The move harkens back to Prime Minister Indira Gandhi’s 1969 move (later reversed) to ban corporate donations to political parties, which allowed her to appear as an anti-corruption hero while choking off funds to the Congress Party’s rivals. Gandhi — like Modi — knew that the powers of incumbency would ensure that party coffers would not be empty for too long.

Will this demonetisation move sound the death knell for dirty money? 

On its own, not a chance. Indian authorities have already released new high-denomination notes to replace the obsolete ones. This new currency, while harder to counterfeit, will soon become a vehicle for new undocumented transactions. As one commentator noted, demonetisation is like liposuction: it represents a one-time reduction in body fat. But if the body wishes to maintain its new physique, a healthy diet and regular exercise are required.

Hence, if Modi is serious about addressing India’s unseemly money politics, he must take at least three reinforcing actions.

First, he must work to plug glaring legal loopholes. Currently, parties are not required to disclose the identity of contributors who donate less than 20,000 rupees ($295). This means that donors can make innumerable contributions of 19,999 rupees — no questions asked. Furthermore, while there are limits on candidate expenditure, parties can spend an unlimited amount in a given race as long as they do so “on behalf of the party program.”

Second, the tax breaks parties enjoy must be tied to the adoption of rigorous transparency standards.
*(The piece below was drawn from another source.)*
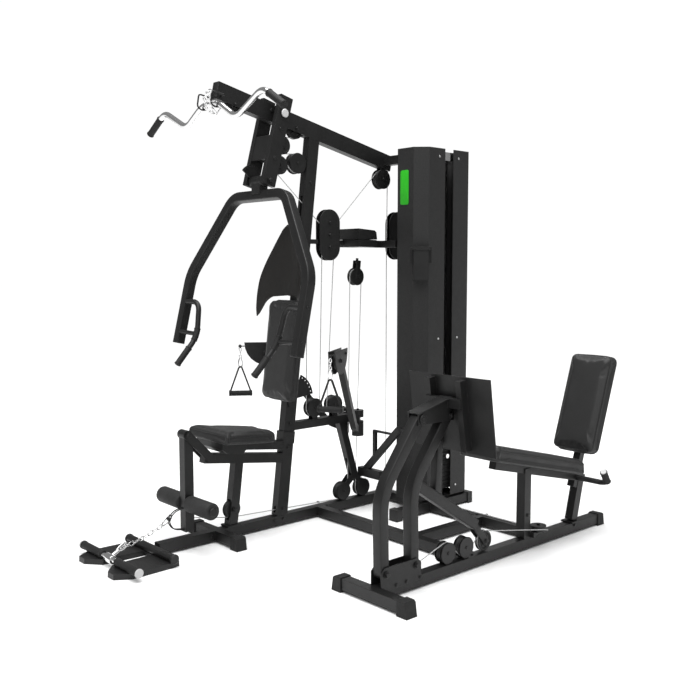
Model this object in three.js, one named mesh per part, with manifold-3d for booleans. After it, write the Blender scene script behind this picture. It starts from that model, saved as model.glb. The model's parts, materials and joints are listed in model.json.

Despite the fact that India’s information commission ruled that political parties are subject to India’s sweeping Right to Information Act, parties of all stripes — including the ruling BJP — have responded by questioning the body’s legal authority.

Finally, there is no substitute for a direct attack on the underlying drivers of the black economy. As long as the vestiges of India’s License Raj persist, firms will avoid doing business above board. The prime minister has pledged to upgrade India’s abysmal showing on the World Bank’s “ease of doing business” rankings, but progress has been halting.

Demonetisation is a high-risk, high-reward strategy for Modi. 

If it succeeds (and initial reports of execution failures — from arbitrary exemptions to misprinted currency notes — raise alarm bells), his short-term position stands to benefit. But if Modi seizes the opportunity to push the envelope, he has a unique opportunity to cleanse the dark underbelly of Indian politics.

No one would dare call that business as usual.